Is there a counter-argument to this? I mean, there are conservatives who promise "We'll cut taxes." But there a case being made that, contra Himelfarb, today's taxes are higher than they used to be? Or that in a complicated society like today's, we have less need for public services like health and education?

Saturday, September 30, 2017

More history of taxes (which is better than more taxes, I guess)


See why historians should welcome anniversaries and centenaries?  Canada150 sparked more lively and useful debate about Reconciliation than almost anything else has managed to do.  The War of 1812 started some lively discussion about militarism and "old" history. The Vimy 100 seemed to conclude with a decisive victory in the meaning of Vimy wars for the Ian McKay forces

And to add to the Heaman, Tillotson, and Tough histories of income tax at its one hundredth, recently noted by Active History's Tax Week (okay, it's not quite as big as Shark Week...), comes news that the Canadian Tax Foundation has its own tax history book, Income Tax at 100 Years, a collection of conference pieces edited by Jinyan Li, Scott Wilkie, and Larry F. Chapman and available from the foundation's website  ($90, however, maybe for specialists or libraries!)

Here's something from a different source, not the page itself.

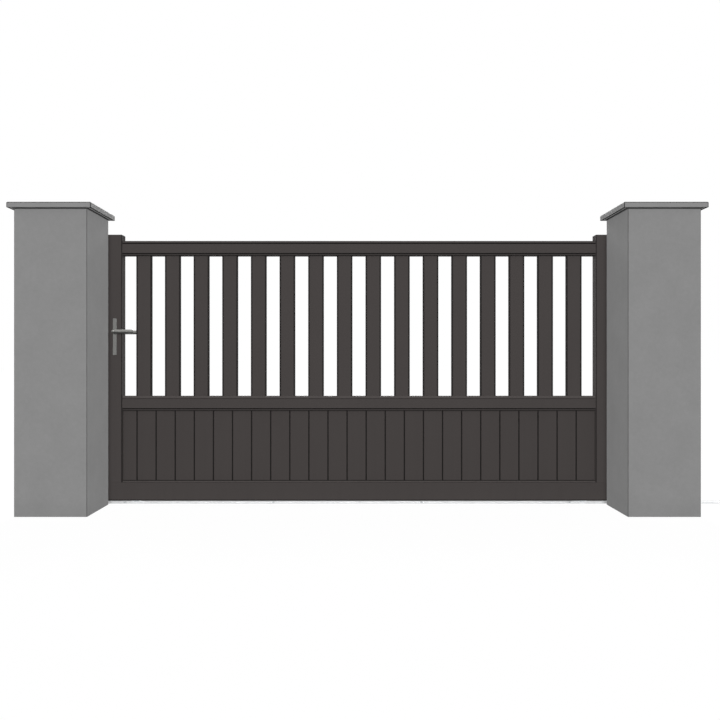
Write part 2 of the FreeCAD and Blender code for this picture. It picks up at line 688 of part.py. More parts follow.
def wheel(x):
    """Grooved wheel: a round tread, in short chords, that straddles the track's bead."""
    half = WHEEL_WIDTH / 2
    groove = TRACK_BEAD_WIDTH / 2 + FIT
    groove_centre = WHEEL_TREAD_RADIUS + groove
    half_angle = math.acos((groove_centre - WHEEL_FLANGE_RADIUS) / groove)
    bore = AXLE_RADIUS + FIT

    def place(axial, radial):
        return FreeCAD.Vector(x, LEAF_MIDDLE + axial, AXLE_HEIGHT + radial)

    corners = [
        (-half, WHEEL_FLANGE_RADIUS),
        (-half, bore),
        (half, bore),
        (half, WHEEL_FLANGE_RADIUS),
    ]
    for step in range(WHEEL_GROOVE_CHORDS + 1):
        angle = half_angle * (1 - 2 * step / WHEEL_GROOVE_CHORDS)
        corners.append((groove * math.sin(angle), groove_centre - groove * math.cos(angle)))
    outline = [place(axial, radial) for axial, radial in corners]
    section = Part.Face(Part.makePolygon([*outline, outline[0]]))
    return section.revolve(place(0, 0), FreeCAD.Vector(0, 1, 0), 360)


def wheel_carriage(x):
    """Wheel housing screwed to the beam's floor: two cheeks on feet, and the axle between them."""
    floor = GROUND_CLEARANCE + BOTTOM_RAIL_WALL
    cheek = WHEEL_WIDTH / 2 + WHEEL_PLAY
    top = AXLE_HEIGHT + FORK_RISE
    plane = along_x(x - FORK_LENGTH / 2)
    pieces = []
    for side in (-1, 1):
        section = [
            (cheek, floor),
            (cheek + FORK_FOOT, floor),
            (cheek + FORK_FOOT, floor + FORK_WALL),
            (cheek + FORK_WALL, floor + FORK_WALL),
            (cheek + FORK_WALL, top),
            (cheek, top),
        ]
        outline = polygon(plane, [(LEAF_MIDDLE + side * y, z) for y, z in section])
        pieces.append(extrusion([outline], (FORK_LENGTH, 0, 0)))
    reach = cheek + FORK_WALL
    axle = cylinder(AXLE_RADIUS, (x, LEAF_MIDDLE - reach, AXLE_HEIGHT), (0, 2 * reach, 0))
    return pieces[0].fuse([pieces[1], axle])


def lock():
    """Narrow lock: faceplate on the stile's edge, case inside it, and the retracted bolt."""
    face_x = LEAF_LEFT - END_CAP_THICKNESS
    plate = box(
        face_x, LEAF_LEFT,
        LEAF_MIDDLE - FACEPLATE_WIDTH / 2, LEAF_MIDDLE + FACEPLATE_WIDTH / 2,
        SPINDLE_HEIGHT - FACEPLATE_BELOW, SPINDLE_HEIGHT + FACEPLATE_ABOVE,
    )
    half = LOCK_CASE_THICKNESS / 2
    case = box(
        LEAF_LEFT, LEAF_LEFT + LOCK_CASE_DEPTH,
        LEAF_MIDDLE - half, LEAF_MIDDLE + half,
        SPINDLE_HEIGHT - LOCK_CASE_BELOW, SPINDLE_HEIGHT + LOCK_CASE_ABOVE,
    )
    bore = cylinder(
        SPINDLE_BORE_RADIUS, (SPINDLE_X, LEAF_MIDDLE - half, SPINDLE_HEIGHT), (0, LOCK_CASE_THICKNESS, 0)
    )
    bolt_z = SPINDLE_HEIGHT - BOLT_BELOW_SPINDLE
    bolt = box(
        face_x, face_x + BOLT_DEPTH,
        LEAF_MIDDLE - BOLT_WIDTH / 2, LEAF_MIDDLE + BOLT_WIDTH / 2,
        bolt_z - BOLT_HEIGHT / 2, bolt_z + BOLT_HEIGHT / 2,
    )
    pocket = box(
        face_x, face_x + BOLT_DEPTH,
        LEAF_MIDDLE - BOLT_WIDTH / 2 - FIT, LEAF_MIDDLE + BOLT_WIDTH / 2 + FIT,
        bolt_z - BOLT_HEIGHT / 2 - FIT, bolt_z + BOLT_HEIGHT / 2 + FIT,
    )
    return plate.fuse(case).cut(bore).cut(pocket), bolt


def handle_plate(side):
    """Long narrow plate on one face of the stile, bevelled, with the lever's bearing hole."""
    face_y = LEAF_MIDDLE + side * STILE_DEPTH / 2
    low = SPINDLE_HEIGHT - PLATE_BELOW_SPINDLE
    outline = bevelled_rectangle(
        along_y(face_y), SPINDLE_X - PLATE_WIDTH / 2, SPINDLE_X + PLATE_WIDTH / 2,
        low, low + PLATE_HEIGHT, PLATE_CORNER,
    )
    plate = extrusion([outline], (0, side * PLATE_THICKNESS, 0))
    outer_y = face_y + side * PLATE_THICKNESS
    rim = [
        edge for edge in plate.Edges
        if abs(edge.BoundBox.YMin - outer_y) < PLATE_BEVEL / 2 and abs(edge.BoundBox.YMax - outer_y) < PLATE_BEVEL / 2
    ]
    plate = plate.makeChamfer(PLATE_BEVEL, rim)
    hole = cylinder(NECK_RADIUS + FIT, (SPINDLE_X, face_y, SPINDLE_HEIGHT), (0, side * PLATE_THICKNESS, 0))
    return plate.cut(hole)


def lever(side):
    """Handle lever: a neck that swells to the grip's girth, an elbow in short chords, and a round grip."""
    face_y = LEAF_MIDDLE + side * STILE_DEPTH / 2
    grip_y = face_y + side * LEVER_STANDOFF
    tail_y = face_y - side * NECK_TAIL
    elbow_y = grip_y - side * LEVER_ELBOW

    def on_neck(radial, y):
        return FreeCAD.Vector(SPINDLE_X + radial, y, SPINDLE_HEIGHT)

    neck_outline = [
        on_neck(0, tail_y),
        on_neck(NECK_RADIUS, tail_y),
        on_neck(NECK_RADIUS, face_y + side * NECK_FLARE_START),
        on_neck(GRIP_RADIUS, face_y + side * NECK_FLARE_END),
        on_neck(GRIP_RADIUS, elbow_y),
        on_neck(0, elbow_y),
    ]
    neck_face = Part.Face(Part.makePolygon([*neck_outline, neck_outline[0]]))
    neck = neck_face.revolve(on_neck(0, 0), FreeCAD.Vector(0, 1, 0), 360)
    route = []
    for step in range(LEVER_BEND_CHORDS + 1):
        angle = math.radians(90 * step / LEVER_BEND_CHORDS)
        route.append(FreeCAD.Vector(
            SPINDLE_X + LEVER_ELBOW * (1 - math.cos(angle)),
            elbow_y + side * LEVER_ELBOW * math.sin(angle),
            SPINDLE_HEIGHT,
        ))
    before = FreeCAD.Vector(SPINDLE_X, elbow_y - side * NECK_TAIL, SPINDLE_HEIGHT)
    after = FreeCAD.Vector(SPINDLE_X + LEVER_ELBOW + NECK_TAIL, grip_y, SPINDLE_HEIGHT)
    ring = Part.Wire(Part.makeCircle(GRIP_RADIUS, before, FreeCAD.Vector(0, 1, 0)))
    mitred_corners = 1
    elbow = Part.makePolygon([before, *route, after]).makePipeShell([ring], True, False, mitred_corners)

    def on_grip(along, radial):
        return FreeCAD.Vector(SPINDLE_X + along, grip_y, SPINDLE_HEIGHT + radial)

    end_start = LEVER_LENGTH - LEVER_END_ROUND
    grip_outline = [on_grip(LEVER_ELBOW, 0), on_grip(LEVER_ELBOW, GRIP_RADIUS)]
    for step in range(LEVER_END_CHORDS + 1):
        angle = math.radians(90 * step / LEVER_END_CHORDS)
        grip_outline.append(on_grip(
            end_start + LEVER_END_ROUND * math.sin(angle),
            GRIP_RADIUS - LEVER_END_ROUND * (1 - math.cos(angle)),
        ))
    grip_outline.append(on_grip(LEVER_LENGTH, 0))
    grip_face = Part.Face(Part.makePolygon([*grip_outline, grip_outline[0]]))
    grip = grip_face.revolve(on_grip(0, 0), FreeCAD.Vector(1, 0, 0), 360)
    return neck.fuse([elbow, grip]).removeSplitter(), tail_y


def square_bar(half, y0, y1):
    """Square bar along the spindle's axis."""
    return box(
        SPINDLE_X - half, SPINDLE_X + half, min(y0, y1), max(y0, y1),
        SPINDLE_HEIGHT - half, SPINDLE_HEIGHT + half,
    )


def front_lever():
    """Street-side lever, with the socket that takes the square spindle."""
    shape, tail_y = lever(-1)
    return shape.cut(square_bar(SPINDLE_SIDE / 2 + FIT, tail_y - SPINDLE_SOCKET - FIT, tail_y))


def rear_lever():
    """Garden-side lever, with the square spindle that turns the front one."""
    shape, tail_y = lever(1)
    socket_floor = LEAF_FRONT + NECK_TAIL - SPINDLE_SOCKET
    return shape.fuse(square_bar(SPINDLE_SIDE / 2, socket_floor, tail_y))


def build():
    """Write every sub-part of the gate."""
    os.makedirs("parts", exist_ok=True)
    save("left_pillar", pillar(0))
    save("left_pillar_cap", pillar_cap(0))
    save("right_pillar", pillar(RIGHT_PILLAR_X))
    save("right_pillar_cap", pillar_cap(RIGHT_PILLAR_X))
    save("track_near", track(TRACK_START))
    save("track_far", track(TRACK_START + TRACK_LENGTH))
    save("track_stop", track_stop())
    save("receiver_channel", receiver_channel())
    save("rubber_buffers", *rubber_buffers())
    save("guide_bracket", guide_bracket())
    save("guide_rollers", *guide_rollers())
    save("bottom_rail", bottom_rail())
    save("bottom_rail_end_caps", *bottom_rail_end_caps())
    save("left_stile", left_stile())
    save("right_stile", stile(CLEAR_RIGHT))
    save("stile_caps", *stile_caps())
    save("mid_rail", rail(MID_RAIL_BOTTOM))
    save("top_rail", rail(TOP_RAIL_BOTTOM))
    save("top_rail_cover", top_rail_cover())
    save("lower_panel", lower_panel())
    for index in range(SLAT_COUNT):
        save(f"slat_{index + 1:02d}", slat(index))
    save("upper_guide_rail", upper_guide_rail())
    save("wheels", *[wheel(x) for x in wheel_places()])
    save("wheel_carriages", *[wheel_carriage(x) for x in wheel_places()])
    save("lock_faceplate", *lock())
    save("front_handle_plate", handle_plate(-1))
    save("rear_handle_plate", handle_plate(1))
    save("front_lever", front_lever())
    save("rear_lever", rear_lever())


build()
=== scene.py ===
"""Looks of the sliding driveway gate: finishes, small fittings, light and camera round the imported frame."""

import json
import logging
import math
from dataclasses import dataclass
from enum import Enum
from typing import Any, Union

import bmesh
import bpy
import numpy as np
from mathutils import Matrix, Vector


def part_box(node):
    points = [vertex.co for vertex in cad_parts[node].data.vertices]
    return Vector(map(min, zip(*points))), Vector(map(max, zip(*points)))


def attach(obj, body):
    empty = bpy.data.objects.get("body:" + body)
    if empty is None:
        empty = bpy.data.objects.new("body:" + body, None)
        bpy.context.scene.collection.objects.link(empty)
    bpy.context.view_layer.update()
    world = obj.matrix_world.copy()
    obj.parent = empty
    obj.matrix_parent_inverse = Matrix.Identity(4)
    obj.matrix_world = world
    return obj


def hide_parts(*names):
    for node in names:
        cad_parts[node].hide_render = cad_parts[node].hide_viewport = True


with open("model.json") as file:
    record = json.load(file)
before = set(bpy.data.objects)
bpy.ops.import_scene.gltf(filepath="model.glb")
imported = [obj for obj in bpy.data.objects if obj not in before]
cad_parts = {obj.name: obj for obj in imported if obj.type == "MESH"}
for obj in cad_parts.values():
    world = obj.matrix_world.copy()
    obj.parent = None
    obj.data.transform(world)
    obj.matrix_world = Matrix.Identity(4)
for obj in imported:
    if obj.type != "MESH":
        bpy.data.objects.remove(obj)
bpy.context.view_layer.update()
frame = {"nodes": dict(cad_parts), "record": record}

LOG = logging.getLogger("gate")

Colour = tuple[float, float, float]
Triple = tuple[float, float, float]
Value = Union["Signal", float, tuple]

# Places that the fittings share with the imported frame, in metres
LEAF_MIDDLE = sum(corner[1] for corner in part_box("left_stile")) / 2
SPINDLE_X, _, SPINDLE_Z = next(
    joint["pos_m"] for joint in frame["record"]["behaviour"]["joints"] if joint["name"] == "lever_turn"
)
RING_POINTS = 24


def srgb(red: float, green: float, blue: float) -> Colour:
    """Turn a colour as a screen shows it into the linear values a shader takes.

    Args:
        red: red from 0 to 255.
        green: green from 0 to 255.
        blue: blue from 0 to 255.

    Returns:
        The three linear values from 0 to 1.
    """
    def one(level: float) -> float:
        """Undo the screen's curve for one channel."""
        part = level / 255.0
        return part / 12.92 if part <= 0.04045 else ((part + 0.055) / 1.055) ** 2.4

    return one(red), one(green), one(blue)


def shade(colour: Colour, factor: float) -> Colour:
    """Make a colour lighter or darker by a factor."""
    return colour[0] * factor, colour[1] * factor, colour[2] * factor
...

Friday, September 22, 2017

Who's afraid of taxation history?


David Tough wraps up Active History's "Income Tax History" week with an essay about "boring history." He explores the virtues of working through boredom, boredom as tool of the market economy, and David Foster Wallace on boredom. He's too polite to say so, but one suspects the "someones" who mock his field as boring --
People who suggest that my work must be boring intend to insult my taste, but they really insult my craft.
 -- may include a lot of his fellow scholars. After all, he declares himself a "political historian" (All the income tax essays this week have been highly political). And political history has been unfashionable in the academy for quite a while. As I think I was trying to grasp a week or so ago, "Boring!" is a way to celebrating one's one ignorance.
The boredom that people evince when they sense they’re in danger of encountering tax history is the boredom of disgust, not surfeit.... [T]hey want you to never start talking about it.

Monday, September 18, 2017

History of income tax again


Who says anniversaries don't matter?  The centenary of the introduction of federal income tax in Canada seems to be disproving that. Today Active History launches a five-part series on income tax history with a lively piece by David Tough arguing, more or less, that everything you know about income tax is wrong.
It wasn’t a temporary tax, and no, it wasn’t introduced to pay for the First World War...
More to the point, income taxation wasn’t brought in by an overzealous government using the war as a pretext for a money grab.
Tough's book on the subject is promised for 2018. This year we already have E.A Heaman's Tax, Order and Good Government, on pre-income tax public revenues in Canada, and Shirley Tillotson's Give and Takeon income tax 1917-1967. All three scholars insist on a fundamentally political analysis of income (and other) taxes.  Tough emphasizes the farmer and labour insistance on "conscripting wealth" through income tax, and Tillotson considers the two-way relationship that developed between taxation and representation.

Both the history of taxation and the political history of the country look to being usefully reshaped by this scholarly flurry of responses to the anniversary.